Nos Estados Unidos, eu conheci gente muito mais diversa, tive experiências incríveis, estudei e aprendi demais, passei por mais alguns apuros, e me reconectei com aquela Luiza que tinha conhecido em Buenos Aires. Voltei para casa com um furo na minha bolha.
Quando voltei da Inglaterra, minha bolha já havia estourado.
Talvez essa seja minha formiga na cadeira. Eu acredito que quanto mais nós conhecemos do mundo, menos vamos cabendo na caixa de onde viemos. Para mim, o voltar para São Paulo sempre foi uma frustração, pois a sensação era de que eu havia vivido dezenas de outras vidas, enquanto São Paulo continuava na mesma.

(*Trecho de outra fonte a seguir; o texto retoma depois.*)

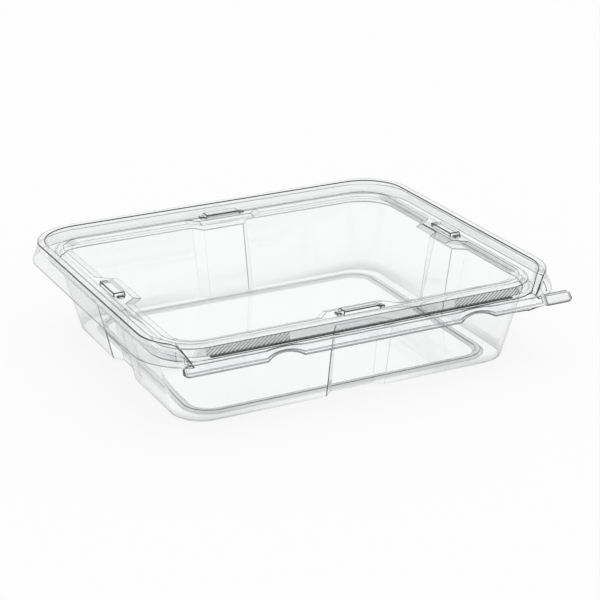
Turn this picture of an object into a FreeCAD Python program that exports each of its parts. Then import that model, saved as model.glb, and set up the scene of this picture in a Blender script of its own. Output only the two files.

Para meus amigos e parentes que estiverem lendo esse texto, eu espero que vocês não vejam isso como crítica nem uma reclamação. Eu amo São Paulo e a vida que eu construí lá do fundo do meu coração, e ela nunca vai deixar de ser minha casa. É meu porto seguro, o único lugar em que tenho pessoas que me conhecem a vida toda, e o único em que me sinto incondicionalmente amada. Não importa quanto tempo eu moro longe, eu sei que em algum momento eu voltarei para casa.
Mas por enquanto, essa casa, aconchegante, querida, amada, saudosa e segura casa é pequena demais para mim.
Ainda não existe uma resposta definitiva, mas da próxima vez que me perguntarem "por que viver lá fora?", eu posso dizer com convicção: porque o mundo é grande demais para ficar sempre no mesmo lugar.